◆ **Goal**: Look through the material and tally each line bearing the word "bodies". Give only the total.

◆ **Available data**:
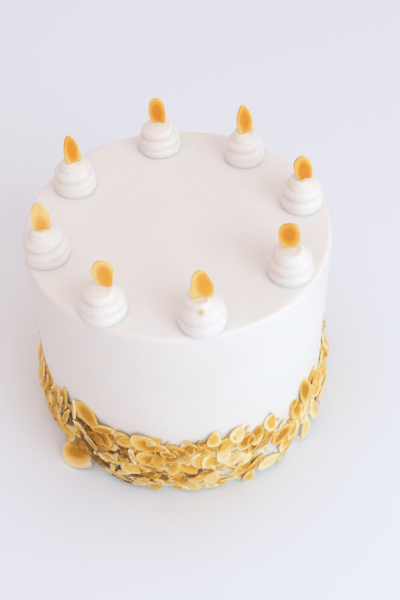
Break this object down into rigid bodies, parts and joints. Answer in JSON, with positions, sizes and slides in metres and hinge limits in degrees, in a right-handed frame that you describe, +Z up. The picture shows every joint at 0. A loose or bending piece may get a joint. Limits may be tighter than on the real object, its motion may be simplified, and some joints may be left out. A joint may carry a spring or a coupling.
{
  "type": "wedding cake",
  "caption": "Small round single-tier wedding cake iced smooth in white buttercream, with toasted sliced almonds round its foot and a ring of piped dollops, each with an upright almond slice.",
  "frame": {"origin": "centre of the cake's flat underside, on the surface it stands on", "axes": "+Z up the cake's height and its axis of turning; -Y towards the side the picture was taken from; +X to the right seen from there"},
  "size_m": [0.1735, 0.1732, 0.1599],
  "materials": {
    "buttercream": "smooth satin white buttercream",
    "toasted_almond": "dry toasted almond slice, golden with a paler rim"
  },
  "bodies": {
    "root": {"iced_cake": "buttercream", "dollop_1": "buttercream", "dollop_2": "buttercream", "dollop_3": "buttercream", "dollop_4": "buttercream", "dollop_5": "buttercream", "dollop_6": "buttercream", "dollop_7": "buttercream", "dollop_8": "buttercream", "topper_almond_1": "toasted_almond", "topper_almond_2": "toasted_almond", "topper_almond_3": "toasted_almond", "topper_almond_4": "toasted_almond", "topper_almond_5": "toasted_almond", "topper_almond_6": "toasted_almond", "topper_almond_7": "toasted_almond", "topper_almond_8": "toasted_almond"}
  },
  "joints": []
}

◆ **Full output**: 2